Но ведь никаких частиц и вообще не существует, мир находится в состоянии непрерывной метаморфозы.
Дело в том, что, как я думаю, работа художника заключается не в изобретении чего-то нового, а в разработке образа, впечатления от мира, может быть, одной ноты, которая передает это впечатление особенно точно, попадает в цель. Требование, которое я предъявляю к художнику, можно было бы формулировать и так: Он должен подарить нам глаза, которые дадут нам увидеть мир.
Конечно, никто не видит мир таким, каков он есть. Я хочу сказать, никто не может претендовать на то, что он со своим образом мира прав, что его видение – правда. В своей работе художник имеет дело с категориями истинности или неистинности лишь постольку, поскольку он берет нашу голову в свои руки, поворачивает ее в какую-то сторону и говорит: Теперь смотри! – Так я размышлял лет двадцать тому назад.
Конечно, вполне мыслимы и полифоническая форма, и рассчитанный на полифоническое повествование творческий замысел художника. Элементом такого повествования является трансперсональный автор; это не новость. Я и сам достаточно экспериментировал с полифонией, например в романе «Ребус». Но всякая полифония ограничивается формой. Впрочем: И бесформенность может быть формой, если я этого хочу.
Одно из любимейших моих представлений – и я не устаю при каждом удобном случае подтверждать его, рискуя, что мои наблюдения могут набить оскомину у окружающих, – состоит в том, что природа, то, что называют природой, есть не что иное, как большая метаморфоза. Это представление, от которого я каждый раз испытываю ощущение счастья, когда, например, весной примулы рвутся на свободу из старой листвы, связано не столько с искусством и литературой, сколько со смертью, которая всегда была мне добрым, естественным спутником.
Если верно, что момент творчества всегда совпадает с каким-либо моментом из детства, сливается с ним – в некоем сияющем, вечно длящемся мгновенье, – то источник и тайну моей поэзии следует искать в полном одиночестве и чувстве отчаяния, которые я испытал в свои ранние годы, когда я сидел где-нибудь и смотрел широко раскрытыми глазами на темные, безмолвные вещи, меня окружавшие.
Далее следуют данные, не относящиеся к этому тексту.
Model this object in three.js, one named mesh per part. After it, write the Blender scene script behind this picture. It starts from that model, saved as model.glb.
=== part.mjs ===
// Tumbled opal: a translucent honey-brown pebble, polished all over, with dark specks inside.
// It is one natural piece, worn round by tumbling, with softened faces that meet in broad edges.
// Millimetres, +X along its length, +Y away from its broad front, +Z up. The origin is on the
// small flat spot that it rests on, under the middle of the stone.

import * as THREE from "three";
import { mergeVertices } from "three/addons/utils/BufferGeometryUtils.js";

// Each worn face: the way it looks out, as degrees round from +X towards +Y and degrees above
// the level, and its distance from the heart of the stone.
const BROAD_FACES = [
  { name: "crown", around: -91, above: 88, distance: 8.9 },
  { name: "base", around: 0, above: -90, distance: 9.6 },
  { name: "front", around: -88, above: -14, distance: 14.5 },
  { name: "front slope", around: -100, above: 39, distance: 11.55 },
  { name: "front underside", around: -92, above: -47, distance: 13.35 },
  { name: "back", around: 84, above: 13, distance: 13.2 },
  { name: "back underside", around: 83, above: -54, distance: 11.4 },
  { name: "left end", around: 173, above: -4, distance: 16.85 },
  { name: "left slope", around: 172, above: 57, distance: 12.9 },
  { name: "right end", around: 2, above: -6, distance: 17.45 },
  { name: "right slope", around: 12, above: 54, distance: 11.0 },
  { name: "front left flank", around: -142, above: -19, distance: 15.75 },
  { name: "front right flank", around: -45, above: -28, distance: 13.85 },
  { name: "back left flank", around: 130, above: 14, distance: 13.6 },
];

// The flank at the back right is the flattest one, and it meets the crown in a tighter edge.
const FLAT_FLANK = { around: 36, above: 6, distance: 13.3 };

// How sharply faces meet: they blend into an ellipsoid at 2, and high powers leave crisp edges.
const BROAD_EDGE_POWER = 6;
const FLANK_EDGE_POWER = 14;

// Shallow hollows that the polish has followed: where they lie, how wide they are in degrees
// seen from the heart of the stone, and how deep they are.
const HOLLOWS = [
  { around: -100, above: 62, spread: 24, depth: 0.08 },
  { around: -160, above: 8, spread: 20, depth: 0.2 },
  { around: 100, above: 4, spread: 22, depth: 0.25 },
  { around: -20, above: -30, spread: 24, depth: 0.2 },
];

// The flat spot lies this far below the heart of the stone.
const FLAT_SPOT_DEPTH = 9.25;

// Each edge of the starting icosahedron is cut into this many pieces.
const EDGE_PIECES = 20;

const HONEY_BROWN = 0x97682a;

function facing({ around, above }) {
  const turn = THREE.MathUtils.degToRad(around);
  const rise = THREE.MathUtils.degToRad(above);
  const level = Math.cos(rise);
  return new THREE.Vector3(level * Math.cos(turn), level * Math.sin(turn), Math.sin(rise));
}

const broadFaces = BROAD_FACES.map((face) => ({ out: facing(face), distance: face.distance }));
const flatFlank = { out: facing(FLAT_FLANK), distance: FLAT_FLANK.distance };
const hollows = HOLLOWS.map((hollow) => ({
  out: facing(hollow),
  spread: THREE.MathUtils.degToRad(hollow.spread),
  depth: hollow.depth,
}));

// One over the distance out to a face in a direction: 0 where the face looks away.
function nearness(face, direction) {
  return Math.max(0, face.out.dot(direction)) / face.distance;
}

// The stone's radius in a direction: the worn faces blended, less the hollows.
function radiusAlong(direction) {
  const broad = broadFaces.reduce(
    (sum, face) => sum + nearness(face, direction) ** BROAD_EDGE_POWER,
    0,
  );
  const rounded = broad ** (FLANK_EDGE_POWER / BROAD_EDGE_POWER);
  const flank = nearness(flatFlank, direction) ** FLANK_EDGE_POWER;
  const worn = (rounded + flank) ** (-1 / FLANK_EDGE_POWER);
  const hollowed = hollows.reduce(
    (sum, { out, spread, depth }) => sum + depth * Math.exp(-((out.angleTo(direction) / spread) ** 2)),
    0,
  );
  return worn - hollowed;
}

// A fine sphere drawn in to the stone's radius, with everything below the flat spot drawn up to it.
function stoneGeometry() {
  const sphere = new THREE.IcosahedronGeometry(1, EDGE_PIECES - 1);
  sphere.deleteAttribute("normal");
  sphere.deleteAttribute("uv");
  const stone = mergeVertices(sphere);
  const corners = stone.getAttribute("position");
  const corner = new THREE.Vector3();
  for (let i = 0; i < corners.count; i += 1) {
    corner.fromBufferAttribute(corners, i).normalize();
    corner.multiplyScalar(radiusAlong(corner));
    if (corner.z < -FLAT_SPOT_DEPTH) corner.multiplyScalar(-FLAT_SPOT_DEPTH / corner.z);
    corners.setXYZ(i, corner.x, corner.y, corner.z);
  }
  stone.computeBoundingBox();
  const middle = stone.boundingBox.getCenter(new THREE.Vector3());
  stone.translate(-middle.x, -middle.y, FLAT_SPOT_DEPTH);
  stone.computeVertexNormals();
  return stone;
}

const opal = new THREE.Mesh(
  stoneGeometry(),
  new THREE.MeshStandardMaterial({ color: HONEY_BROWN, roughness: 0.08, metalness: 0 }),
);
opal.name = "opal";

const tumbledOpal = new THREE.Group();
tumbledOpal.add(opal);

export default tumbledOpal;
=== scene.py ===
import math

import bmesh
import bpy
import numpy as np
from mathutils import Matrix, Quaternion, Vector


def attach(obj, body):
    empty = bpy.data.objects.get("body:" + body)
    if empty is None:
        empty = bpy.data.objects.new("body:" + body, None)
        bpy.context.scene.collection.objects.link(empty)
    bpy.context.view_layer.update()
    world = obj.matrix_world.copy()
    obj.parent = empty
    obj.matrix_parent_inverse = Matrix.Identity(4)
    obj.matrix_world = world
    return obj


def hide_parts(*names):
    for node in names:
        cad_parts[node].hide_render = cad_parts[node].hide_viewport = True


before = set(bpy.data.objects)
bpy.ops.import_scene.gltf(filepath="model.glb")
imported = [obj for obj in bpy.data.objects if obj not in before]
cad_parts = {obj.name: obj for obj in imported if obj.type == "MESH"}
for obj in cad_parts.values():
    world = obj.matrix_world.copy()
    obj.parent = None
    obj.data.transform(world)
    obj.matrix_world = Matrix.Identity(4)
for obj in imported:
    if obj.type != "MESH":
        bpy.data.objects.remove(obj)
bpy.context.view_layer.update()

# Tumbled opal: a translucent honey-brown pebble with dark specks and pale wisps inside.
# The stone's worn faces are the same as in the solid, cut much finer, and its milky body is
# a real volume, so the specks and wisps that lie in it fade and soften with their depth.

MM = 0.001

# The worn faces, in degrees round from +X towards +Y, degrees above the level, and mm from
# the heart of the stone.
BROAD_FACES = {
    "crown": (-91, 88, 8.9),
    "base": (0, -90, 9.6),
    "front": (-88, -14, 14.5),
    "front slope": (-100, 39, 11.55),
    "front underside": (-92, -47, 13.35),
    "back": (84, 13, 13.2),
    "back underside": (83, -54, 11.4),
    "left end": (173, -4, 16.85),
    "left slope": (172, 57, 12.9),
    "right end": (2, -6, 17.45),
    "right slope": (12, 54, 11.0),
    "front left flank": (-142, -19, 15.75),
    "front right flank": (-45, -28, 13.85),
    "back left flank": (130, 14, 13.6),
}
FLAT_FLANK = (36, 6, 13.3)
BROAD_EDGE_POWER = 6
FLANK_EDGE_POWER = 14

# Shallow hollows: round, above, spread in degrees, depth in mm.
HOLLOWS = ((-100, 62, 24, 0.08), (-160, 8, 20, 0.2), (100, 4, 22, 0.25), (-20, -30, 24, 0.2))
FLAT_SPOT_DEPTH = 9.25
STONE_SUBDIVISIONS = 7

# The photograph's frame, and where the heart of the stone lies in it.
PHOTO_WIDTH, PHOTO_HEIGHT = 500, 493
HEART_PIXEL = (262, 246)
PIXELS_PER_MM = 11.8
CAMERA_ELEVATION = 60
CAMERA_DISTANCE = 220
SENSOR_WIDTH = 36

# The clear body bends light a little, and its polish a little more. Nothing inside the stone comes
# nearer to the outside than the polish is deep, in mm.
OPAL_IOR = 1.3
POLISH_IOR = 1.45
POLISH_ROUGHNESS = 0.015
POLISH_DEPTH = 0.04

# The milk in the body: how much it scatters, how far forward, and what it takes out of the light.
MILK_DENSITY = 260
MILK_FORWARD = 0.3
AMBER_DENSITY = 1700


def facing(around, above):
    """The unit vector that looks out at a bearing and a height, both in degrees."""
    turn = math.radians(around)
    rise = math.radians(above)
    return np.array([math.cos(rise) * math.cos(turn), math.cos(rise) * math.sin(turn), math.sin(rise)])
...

Я замечал, что они имеют неодинаковую поверхность, шероховатую или же гладкую, и что свет в каждой из них отражается иначе, по-своему, отражается или играет бликами. И что вещи имеют вес. Поэтому можно было называть их имена; или давать им какое-нибудь имя, которое неожиданно приходило на ум; и это было спасением, избавлением от одиночества.
Годы моего детства тонут в темноте – и отдельные предметы выплывают из этой темноты, как, например, книга, обернутая в ярко-синюю бумагу или красный волчок: в этих образах также содержатся, потенциально, представления, ходы мысли. Именно такой тип образности называю я сегодня искусством.
Образ, насыщенный возможностями, есть основа всякого произведения искусства.
Через возможности – присущие лишь ему – предмет, схваченный в образе, присутствует «в мире»; соединяется с миром, который «течет», пребывает в постоянном изменении.
И сразу же становится ясно, в чем же заключается одна из главных проблем искусства и художника: Ему никак не удается представить всевозможности избранного им предмета. Ему приходится, под давлением неизбежной необходимости, следовать расчетам, делать выбор.
Расчетом я называю план построения и функционирования художественного произведения. Он определяет хореографию истин. Хочу еще раз повторить: Это как на театральной сцене; я говорю, Ты, Ты и Ты – вы должны остаться в игре столько-товремени. А вот вы, ваш выход длится совсем недолго.
Конечно, я не говорю этого прямо. Но я так веду себя. Одни могут вследствие этого показать себя публике с нескольких или со многих сторон, другие – только с одной.
Нередко и самый короткий выход говорит уже очень о многом.
В жизни, в мире, в природе все имеет одинаковую величину —субъективно они зависят от того, как долго я занимаюсь данным предметом. Но в искусстве всему свое место и свое значение.
Не будь расчета, связанного с ним произвола и обусловленной им формы, было бы вообще невозможно что-либо изобразить. Может быть, Кафка намекает на это обстоятельство, когда в письме к издателю Ровольту он говорит – с моей точки зрения, с какой-то гротесковой отвагой, если вспомнить, что он хотел пристроить свои первые вещи, хотя в гносеологическом отношении несколько уклончиво, – говорит о том «плохом»,что, по его мнению, каждый писатель старается скрыть. У Кафки сказано: «Признаюсь, что мое решение (при выборе текстов) не всегда было вполне честным. Но теперь я был бы, разумеется, счастлив, если бы эти вещи понравились Вам хотя бы настолько, чтобы Вы их напечатали. В конце концов, даже при самом большом опыте и самом большом понимании плохое видишь в вещах не сразу. Индивидуальность писателя проявляется чаще всего в том, что каждый из нас изобретает собственный способ, как спрятать плохое».
Но это же положение дел можно воспринимать и на манер Колумба: тогда расчет, форма становятся средством передвижения, на котором мы отважно врываемся в неизведанные миры и дикие чащи.